Task prompt: Reproduce precisely the lines between the start of the data below and the line with "wheel with a", both included.

Provided material:
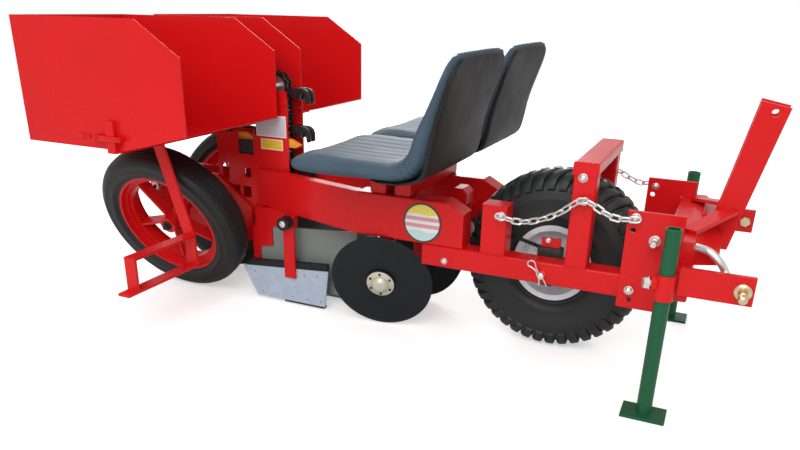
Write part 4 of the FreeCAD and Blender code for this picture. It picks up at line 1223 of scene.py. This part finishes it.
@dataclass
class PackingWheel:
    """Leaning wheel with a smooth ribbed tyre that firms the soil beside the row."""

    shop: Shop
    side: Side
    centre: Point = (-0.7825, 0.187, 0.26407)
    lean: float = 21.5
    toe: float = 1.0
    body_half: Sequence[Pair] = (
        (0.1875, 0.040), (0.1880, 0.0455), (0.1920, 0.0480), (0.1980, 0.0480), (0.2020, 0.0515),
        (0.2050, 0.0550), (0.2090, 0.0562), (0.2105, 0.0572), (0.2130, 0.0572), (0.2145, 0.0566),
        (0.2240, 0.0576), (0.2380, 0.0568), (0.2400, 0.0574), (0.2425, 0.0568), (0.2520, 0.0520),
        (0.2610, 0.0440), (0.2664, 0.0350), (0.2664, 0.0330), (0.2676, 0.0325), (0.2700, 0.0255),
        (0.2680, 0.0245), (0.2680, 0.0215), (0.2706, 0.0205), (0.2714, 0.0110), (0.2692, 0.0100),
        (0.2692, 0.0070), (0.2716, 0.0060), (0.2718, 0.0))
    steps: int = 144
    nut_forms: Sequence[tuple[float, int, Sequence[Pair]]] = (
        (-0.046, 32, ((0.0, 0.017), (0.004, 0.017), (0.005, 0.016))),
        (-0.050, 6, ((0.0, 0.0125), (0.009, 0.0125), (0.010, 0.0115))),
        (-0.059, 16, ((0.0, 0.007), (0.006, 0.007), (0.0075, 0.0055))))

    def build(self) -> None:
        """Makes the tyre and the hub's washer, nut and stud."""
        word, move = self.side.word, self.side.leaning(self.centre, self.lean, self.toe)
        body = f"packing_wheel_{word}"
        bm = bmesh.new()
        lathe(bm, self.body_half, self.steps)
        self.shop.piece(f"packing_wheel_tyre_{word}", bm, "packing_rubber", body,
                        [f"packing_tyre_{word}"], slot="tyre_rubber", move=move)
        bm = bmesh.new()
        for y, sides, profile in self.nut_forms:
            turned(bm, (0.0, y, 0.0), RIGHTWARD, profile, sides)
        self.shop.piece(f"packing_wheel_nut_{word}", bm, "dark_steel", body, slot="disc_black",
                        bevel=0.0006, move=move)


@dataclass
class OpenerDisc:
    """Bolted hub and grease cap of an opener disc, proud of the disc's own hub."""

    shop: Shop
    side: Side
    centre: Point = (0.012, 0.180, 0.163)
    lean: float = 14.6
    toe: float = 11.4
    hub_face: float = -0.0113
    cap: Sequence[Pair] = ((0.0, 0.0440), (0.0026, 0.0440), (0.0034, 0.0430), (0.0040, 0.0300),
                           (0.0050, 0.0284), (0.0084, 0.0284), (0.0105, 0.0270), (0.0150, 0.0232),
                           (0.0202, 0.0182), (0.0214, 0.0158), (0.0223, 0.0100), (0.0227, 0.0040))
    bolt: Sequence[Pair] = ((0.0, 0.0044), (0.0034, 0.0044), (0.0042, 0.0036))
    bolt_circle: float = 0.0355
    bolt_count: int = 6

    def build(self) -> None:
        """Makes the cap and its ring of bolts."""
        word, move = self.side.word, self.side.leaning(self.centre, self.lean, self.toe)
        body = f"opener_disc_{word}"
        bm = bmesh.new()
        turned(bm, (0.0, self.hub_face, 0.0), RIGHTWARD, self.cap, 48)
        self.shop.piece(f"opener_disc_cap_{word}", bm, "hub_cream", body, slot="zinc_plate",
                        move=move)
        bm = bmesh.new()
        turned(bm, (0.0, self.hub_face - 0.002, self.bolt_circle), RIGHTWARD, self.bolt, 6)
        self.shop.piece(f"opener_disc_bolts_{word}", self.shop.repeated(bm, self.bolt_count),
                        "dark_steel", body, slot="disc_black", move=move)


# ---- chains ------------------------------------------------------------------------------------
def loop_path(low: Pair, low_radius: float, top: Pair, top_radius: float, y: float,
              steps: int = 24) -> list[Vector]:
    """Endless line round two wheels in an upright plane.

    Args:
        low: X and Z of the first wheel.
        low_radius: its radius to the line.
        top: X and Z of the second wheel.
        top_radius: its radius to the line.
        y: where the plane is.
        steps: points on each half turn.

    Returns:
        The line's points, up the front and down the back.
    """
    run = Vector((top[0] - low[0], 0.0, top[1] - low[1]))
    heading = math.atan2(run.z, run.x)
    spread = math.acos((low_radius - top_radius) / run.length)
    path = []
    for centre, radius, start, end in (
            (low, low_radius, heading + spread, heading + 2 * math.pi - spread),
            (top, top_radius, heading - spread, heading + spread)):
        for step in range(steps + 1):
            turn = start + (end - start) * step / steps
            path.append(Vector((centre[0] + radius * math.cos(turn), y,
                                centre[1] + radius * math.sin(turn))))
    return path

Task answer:
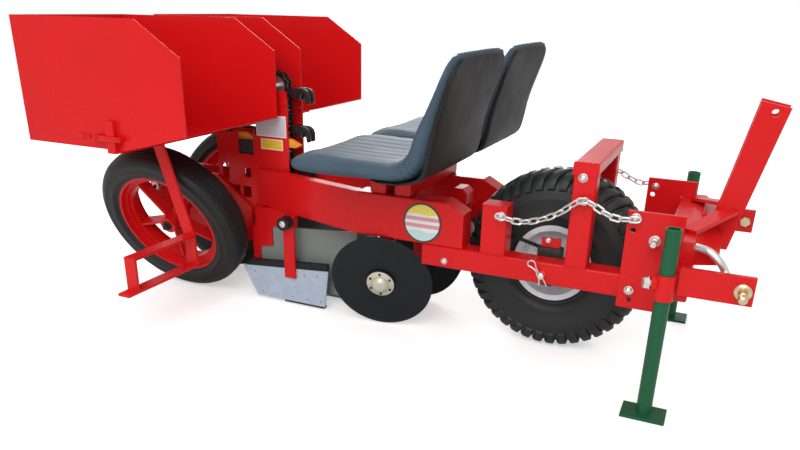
Write part 4 of the FreeCAD and Blender code for this picture. It picks up at line 1223 of scene.py. This part finishes it.
@dataclass
class PackingWheel:
    """Leaning wheel with a smooth ribbed tyre that firms the soil beside the row."""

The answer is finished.